Through technical and historical analysis of these digital artifacts, the talk will explore the ways facial recognition systems classify and categorize racial identities in human faces in relation to emotional expression. Drawing on the longer history of discredited pseudosciences such as phrenology, the paper considers the dangers of both racializing logics as part of these systems of classification, and of how social media data regarding emotional expression gathered through these systems can be used to reinforce systems of oppression and discrimination.

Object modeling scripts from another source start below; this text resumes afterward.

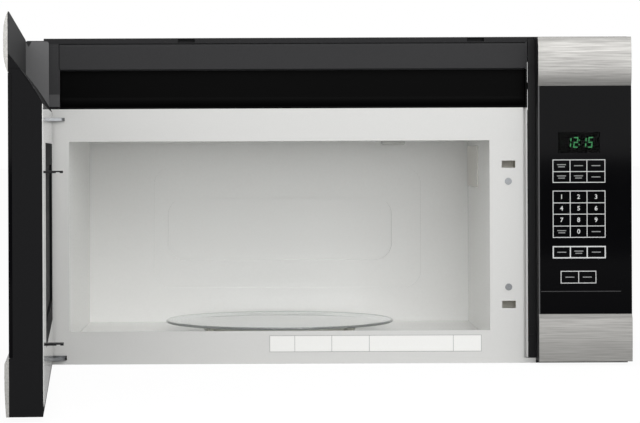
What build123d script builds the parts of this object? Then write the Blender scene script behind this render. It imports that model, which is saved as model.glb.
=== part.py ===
from build123d import *
import os
from math import cos, radians, sin

# Over-the-range microwave oven for a 30 in cabinet gap, drawn with its door standing open.
# Frame: X to the right as seen from the front, Y towards the wall, Z up, in millimetres.
# Origin: on the wall plane, on the centre line, level with the underside.

# ---------------------------------------------------------------- driving dimensions
BODY_W = 760.0  # across the case, for a 762 mm gap
BODY_H = 425.0  # underside to case top
HALF_W = BODY_W / 2
SHEET = 1.0  # steel sheet of case, plates and liner
WALL_PLATE_T = 2.0

PLATE_Y = -355.0  # front face of the white front plate
PLATE_BACK = PLATE_Y + SHEET
PLATE_RIGHT = 244.4
PLATE_TOP = 332.8
REAR_INNER_Y = -WALL_PLATE_T - SHEET

CAVITY_X = (-347.4, 200.7)
CAVITY_Z = (30.0, 290.4)
CAVITY_REAR_Y = -13.0
MOUTH_Z = (42.8, 290.4)  # the opening in the front plate stands above the cavity floor
SEAM = 0.02  # joined sheets of the liner and the front plate stand this far apart

DOOR_BOTTOM = 5.0  # fascia of door and panel
DOOR_TOP = 423.0
OPEN_ANGLE = 85.5  # how far the door stands open here
HINGE_X = -374.0
HINGE_Y = -362.5
DOOR_LEFT = -6.0  # door sizes run from the hinge axis: along the door, then through it
DOOR_LENGTH = 638.0
DOOR_RIGHT = DOOR_LEFT + DOOR_LENGTH
DOOR_INNER = 6.0
FASCIA = -30.0  # glass face
UPPER_CROWN = -34.7  # proudest lines of the steel bands
LOWER_CROWN = -34.5
UPPER_SHOULDER = -33.4  # the upper band's front line turns in here, this far from its edges
UPPER_SHOULDER_H = 11.0
GLASS_T = 3.8
BAND_SHEET = 0.8
UPPER_BAND = (360.0, DOOR_TOP)
LOWER_BAND = (DOOR_BOTTOM, 60.0)
LOWER_BAND_CHAMFER = 6.0

PANEL_X = (260.0, 380.0)
SLOT_X = (216.5, 234.2)  # latch slots in the front plate
SLOT_H = 9.4
SLOT_CENTRES = (259.0, 76.2)
HOOK_CENTRES = (257.2, 77.4)
LATCH_SCREWS = (236.8, 99.0)
LATCH_SCREW_X = 225.0

SPIN_X = (CAVITY_X[0] + CAVITY_X[1]) / 2  # turntable axis
SPIN_Y = -190.0
TRAY_R = 156.0
TRAY_Z = 40.0  # underside of the tray
WHEEL_R = 4.7
WHEEL_AXLE_Z = CAVITY_Z[0] + WHEEL_R + 0.3
RING_R = 100.0

BLOWER_Y = -75.0
BLOWER_Z = 346.0
FAN_X = 300.0
FAN_Z = 259.0
EXHAUST_W = 254.0  # 10 in by 3 1/4 in duct
EXHAUST_D = 82.5
EXHAUST_Y = -75.0
FILTER_SIZE = (194.0, 127.0, 8.5)
FILTER_CENTRES = (-213.0, 213.0)
FILTER_Y = -185.0

# ---------------------------------------------------------------- planes of the door and the fascia
DOOR = Plane(
    origin=(HINGE_X, HINGE_Y, 0),
    x_dir=(cos(radians(OPEN_ANGLE)), -sin(radians(OPEN_ANGLE)), 0),
    z_dir=(0, 0, 1),
)
DOOR_SIDE = Plane(origin=DOOR.origin, x_dir=DOOR.y_dir, z_dir=DOOR.x_dir)
PANEL_SIDE = Plane(origin=(0, HINGE_Y, 0), x_dir=(0, 1, 0), z_dir=(1, 0, 0))

os.makedirs("parts", exist_ok=True)


# ---------------------------------------------------------------- shared building steps
def slab(x, y, z, mode=Mode.ADD):
    """A block between two limits on each axis, in the part being built."""
    with Locations(((x[0] + x[1]) / 2, (y[0] + y[1]) / 2, (z[0] + z[1]) / 2)):
        Box(abs(x[1] - x[0]), abs(y[1] - y[0]), abs(z[1] - z[0]), mode=mode)


def rod(start, end, radius, mode=Mode.ADD):
    """A round bar from one point to another, in the part being built."""
    run = Vector(*end) - Vector(*start)
    with Locations(Plane(origin=start, z_dir=run)):
        Cylinder(radius, run.length, align=(Align.CENTER, Align.CENTER, Align.MIN), mode=mode)


def around(centre, width):
    """The two limits of a width about its centre."""
    return (centre - width / 2, centre + width / 2)


def upper_band_line(shift):
    """Front line of the upper steel band, crowned, moved inwards by shift."""
    (low, high) = UPPER_BAND
    return Spline(
        (FASCIA + shift, high),
        (UPPER_SHOULDER + shift, high - UPPER_SHOULDER_H),
        (UPPER_CROWN + shift, (low + high) / 2),
        (UPPER_SHOULDER + shift, low + UPPER_SHOULDER_H),
        (FASCIA + shift, low),
    )


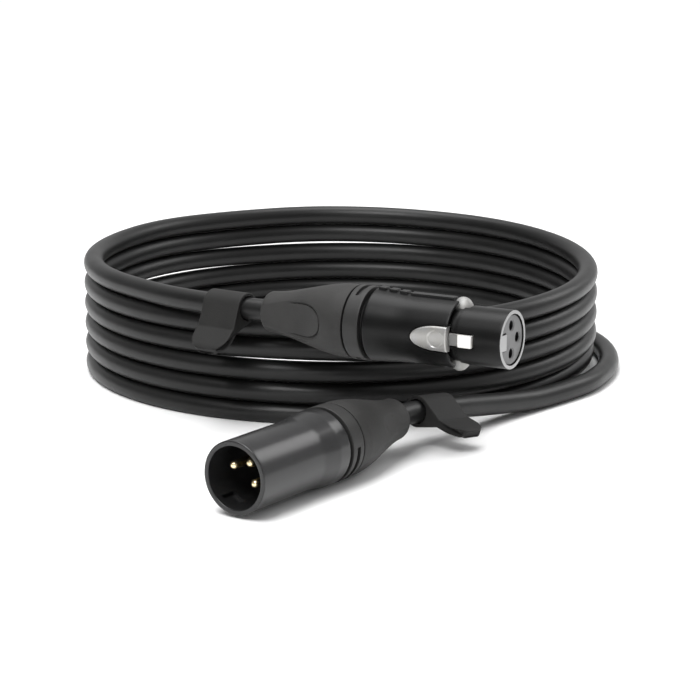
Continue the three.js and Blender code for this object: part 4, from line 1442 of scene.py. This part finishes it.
@dataclass(frozen=True)
class FemaleShell:
    """The female shell: a tapered body with a toothed rib, and a narrower barrel."""

    start: float = SHELL_START  # behind the ring
    shoulder: float = SHOULDER  # where the body ends and the barrel starts
    face: float = FEMALE_FACE  # the barrel's front rim
    rear_radius: float = 10.2  # of the body at the ring
    taper: float = 11.0  # how far the body tapers
    body_radius: float = 9.4  # of the body at the shoulder
    body_bore: float = 8.0  # inside the body
    barrel_radius: float = 7.95  # of the barrel
    barrel_bore: float = 6.95  # inside it
    bore_step: float = 57.1  # where the bore narrows
    neck: float = 1.8  # the length of the groove at the shoulder
    neck_radius: float = 7.55  # of that groove
    undercut: float = 0.9  # how far the body's front end is hollowed
    # how far the hollow's wall lies inside the body, at its bottom and at its rim
    hollow: Pair = (0.9, 0.6)
    rear_edge: float = 0.9  # the bevel at the ring
    rib_width: float = 2.6  # across the rib
    rib_height: float = 0.5  # above the body
    rib_start: float = 1.2  # where the first tooth starts, from the shell's rear end
    tooth: float = 2.3  # the length of a tooth
    tooth_gap: float = 0.95  # between teeth
    teeth: int = 3  # how many there are
    rib_run: float = 13.2  # the length of the plain part of the rib
    rib_root: float = 0.6  # how far outside the body's bore the rib starts
    rib_edge: float = 0.18  # the rounding of its edges
    well: float = 4.9  # the depth of the latch's window, from the axis
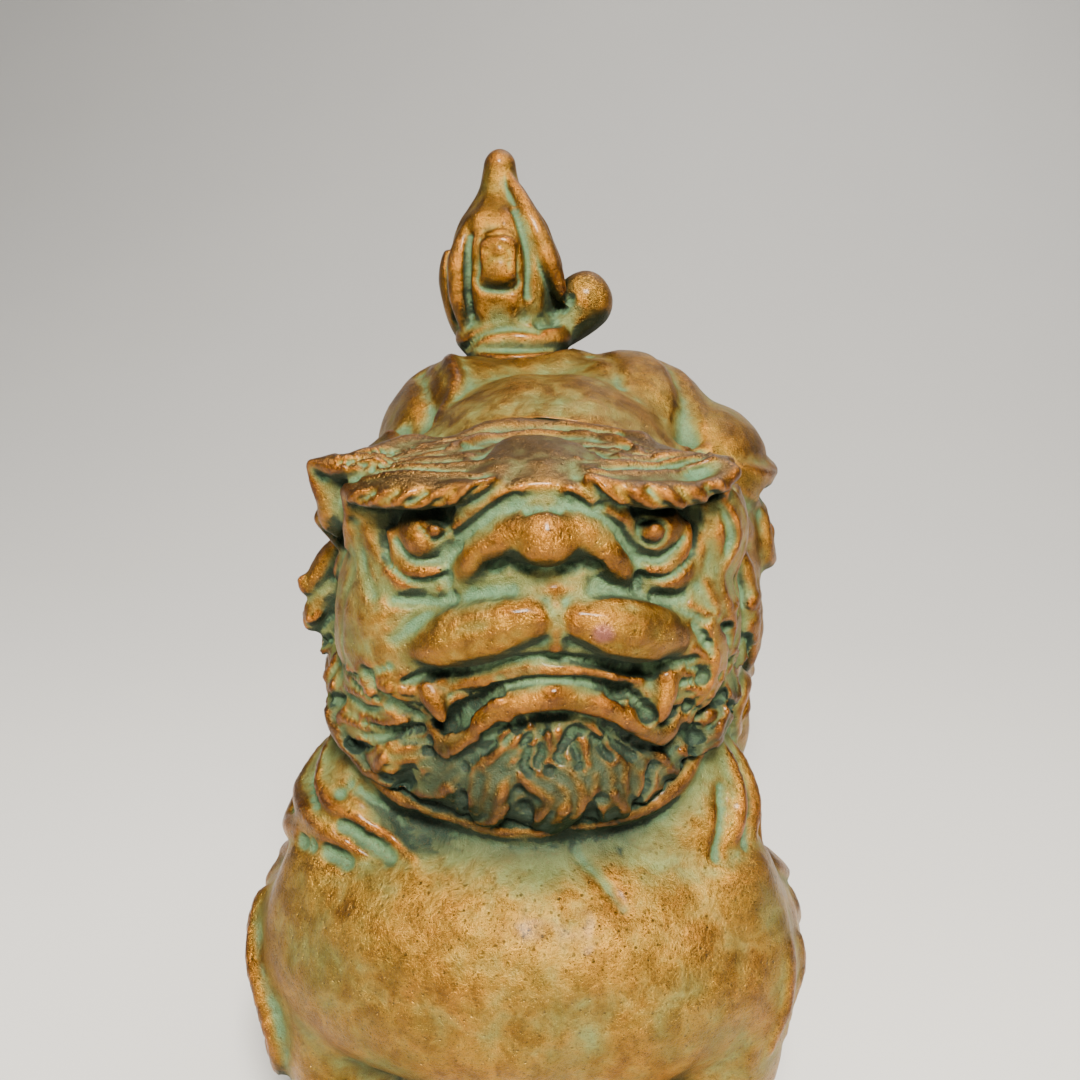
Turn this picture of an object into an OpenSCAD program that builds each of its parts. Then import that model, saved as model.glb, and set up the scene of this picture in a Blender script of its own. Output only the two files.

Luke Stark is a Postdoctoral Researcher in the Fairness, Accountability, Transparency and Ethics (FATE) Group at Microsoft Research Montreal. His scholarship examines the history and contemporary societal impacts of AI and other digital media facilitating for social and emotional interaction. His work has been published in venues including Social Studies of Science, Media Culture and Society, History of the Human Sciences, and The International Journal of Communication. He has previously been a Postdoctoral Fellow in the Department of Sociology at Dartmouth College, a Fellow and Affiliate of the Berkman Klein Center for Internet & Society at Harvard University, and an inaugural Fellow with the University of California Berkeley’s Center for Technology, Society, and Policy. He holds a PhD from the Department of Media, Culture, and Communication at New York University, and an Honours BA and MA in History from the University of Toronto.